Exercise objective: Extract each line of the data and write it out again exactly.

····················

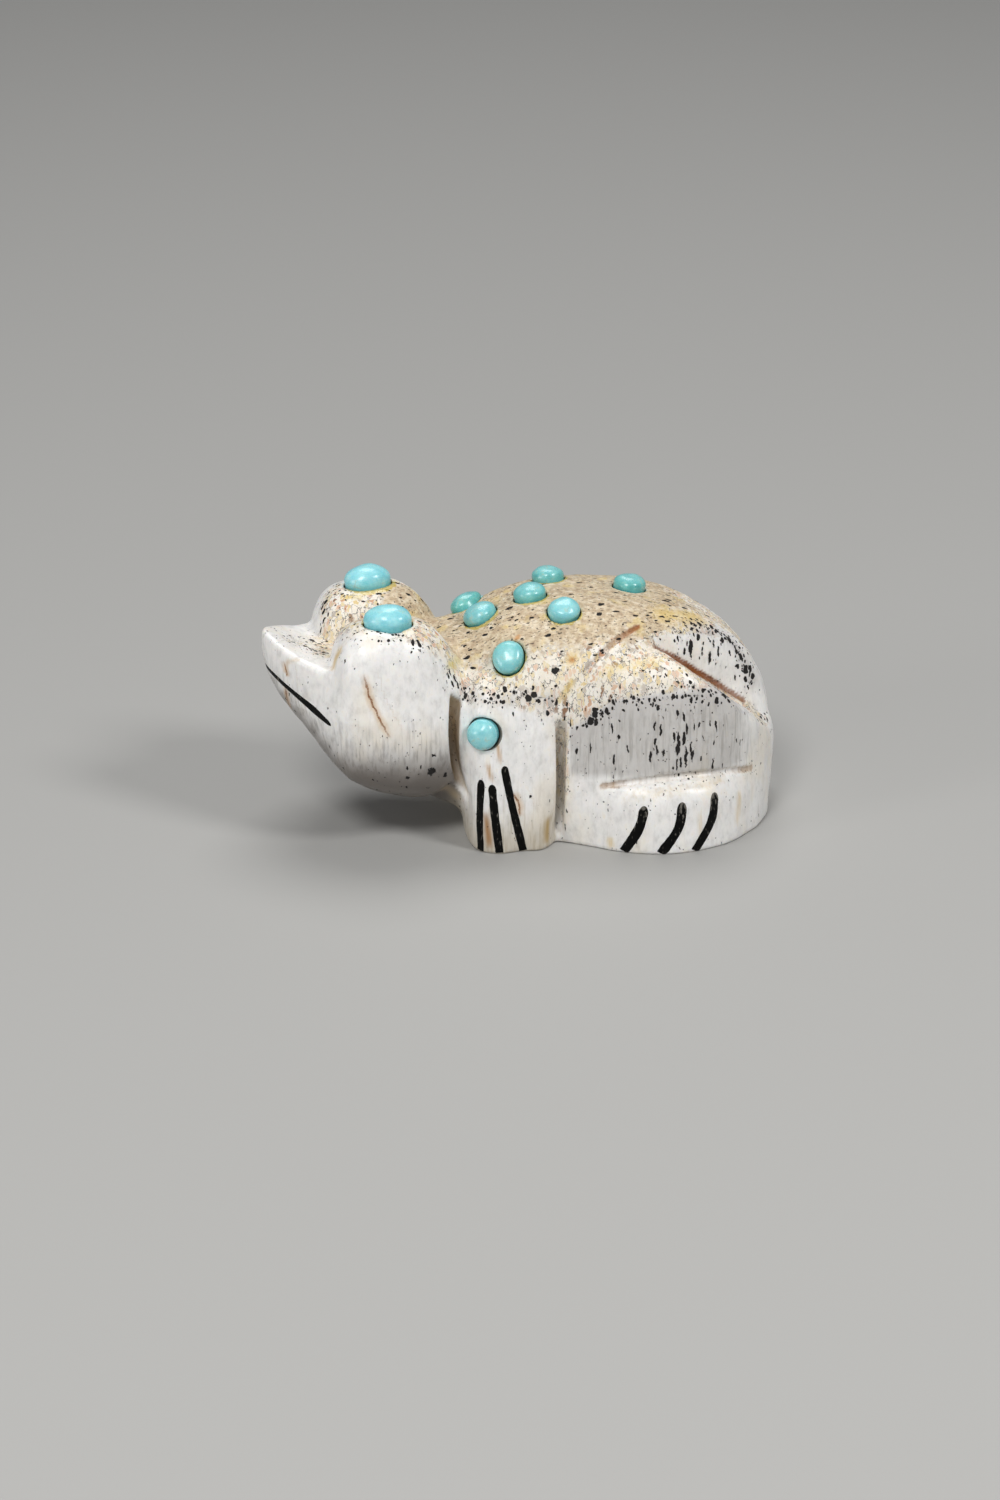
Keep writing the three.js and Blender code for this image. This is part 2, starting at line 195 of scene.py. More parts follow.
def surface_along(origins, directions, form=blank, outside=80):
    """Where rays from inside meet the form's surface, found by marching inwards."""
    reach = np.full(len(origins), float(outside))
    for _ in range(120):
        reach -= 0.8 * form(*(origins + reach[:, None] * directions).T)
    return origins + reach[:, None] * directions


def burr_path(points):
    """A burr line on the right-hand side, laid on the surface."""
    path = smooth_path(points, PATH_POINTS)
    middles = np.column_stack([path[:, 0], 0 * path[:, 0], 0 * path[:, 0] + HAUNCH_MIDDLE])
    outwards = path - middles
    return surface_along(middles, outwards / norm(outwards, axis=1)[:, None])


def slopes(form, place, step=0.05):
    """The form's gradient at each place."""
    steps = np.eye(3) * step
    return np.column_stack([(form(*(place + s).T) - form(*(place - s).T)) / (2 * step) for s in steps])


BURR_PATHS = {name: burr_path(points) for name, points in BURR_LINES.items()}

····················

The solution:
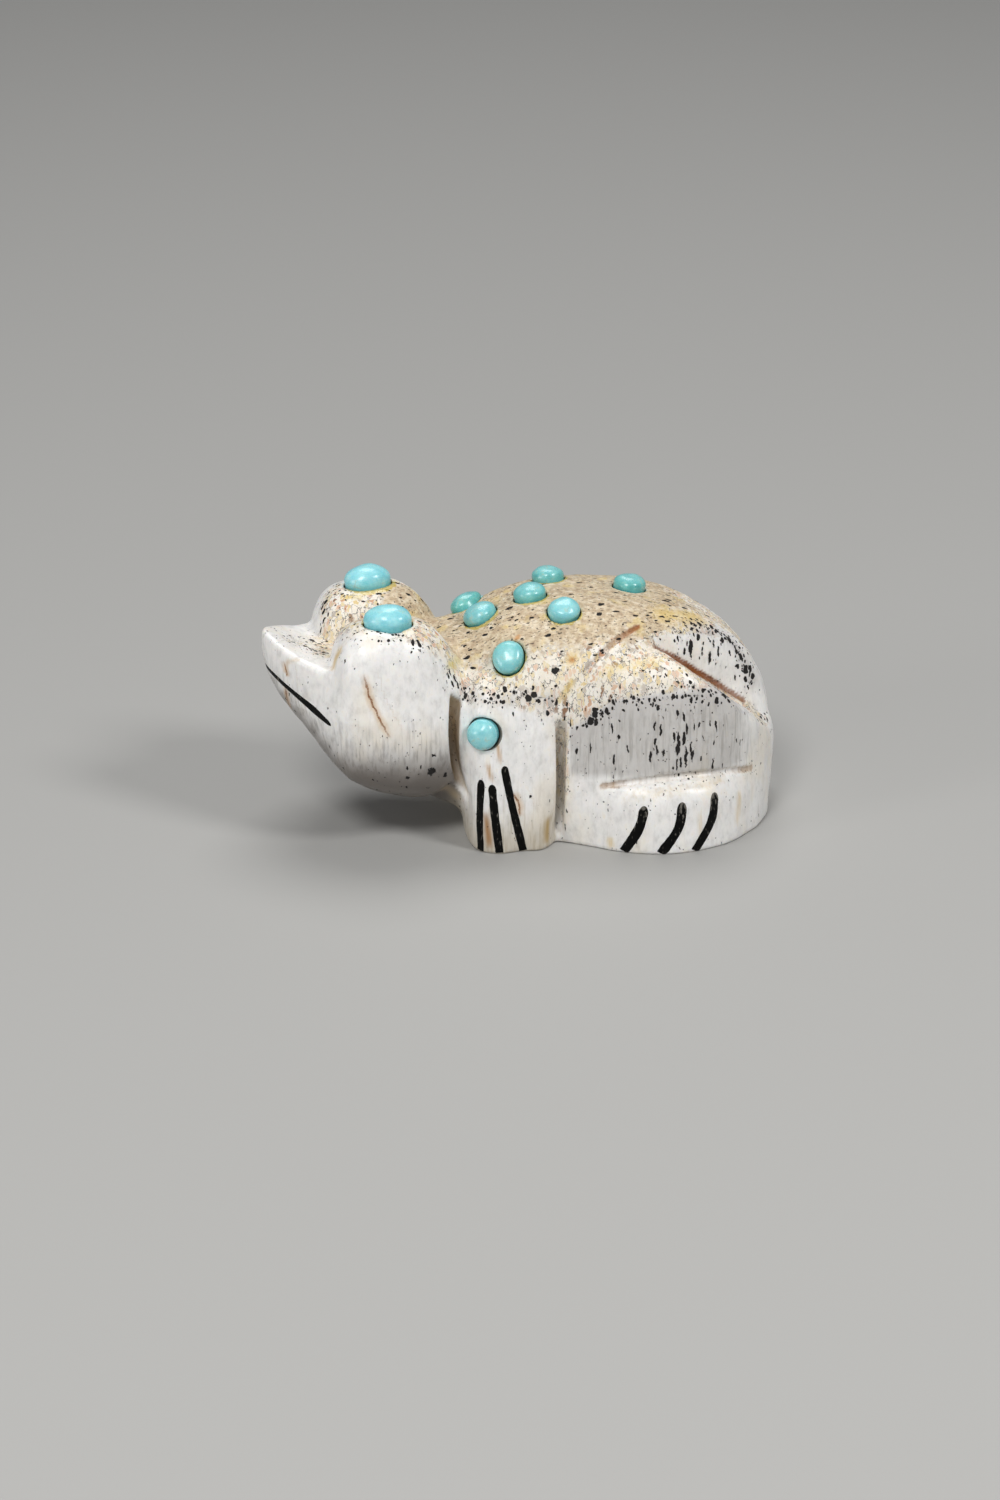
Keep writing the three.js and Blender code for this image. This is part 2, starting at line 195 of scene.py. More parts follow.
def surface_along(origins, directions, form=blank, outside=80):
    """Where rays from inside meet the form's surface, found by marching inwards."""
    reach = np.full(len(origins), float(outside))
    for _ in range(120):
        reach -= 0.8 * form(*(origins + reach[:, None] * directions).T)
    return origins + reach[:, None] * directions


def burr_path(points):
    """A burr line on the right-hand side, laid on the surface."""
    path = smooth_path(points, PATH_POINTS)
    middles = np.column_stack([path[:, 0], 0 * path[:, 0], 0 * path[:, 0] + HAUNCH_MIDDLE])
    outwards = path - middles
    return surface_along(middles, outwards / norm(outwards, axis=1)[:, None])


def slopes(form, place, step=0.05):
    """The form's gradient at each place."""
    steps = np.eye(3) * step
    return np.column_stack([(form(*(place + s).T) - form(*(place - s).T)) / (2 * step) for s in steps])


BURR_PATHS = {name: burr_path(points) for name, points in BURR_LINES.items()}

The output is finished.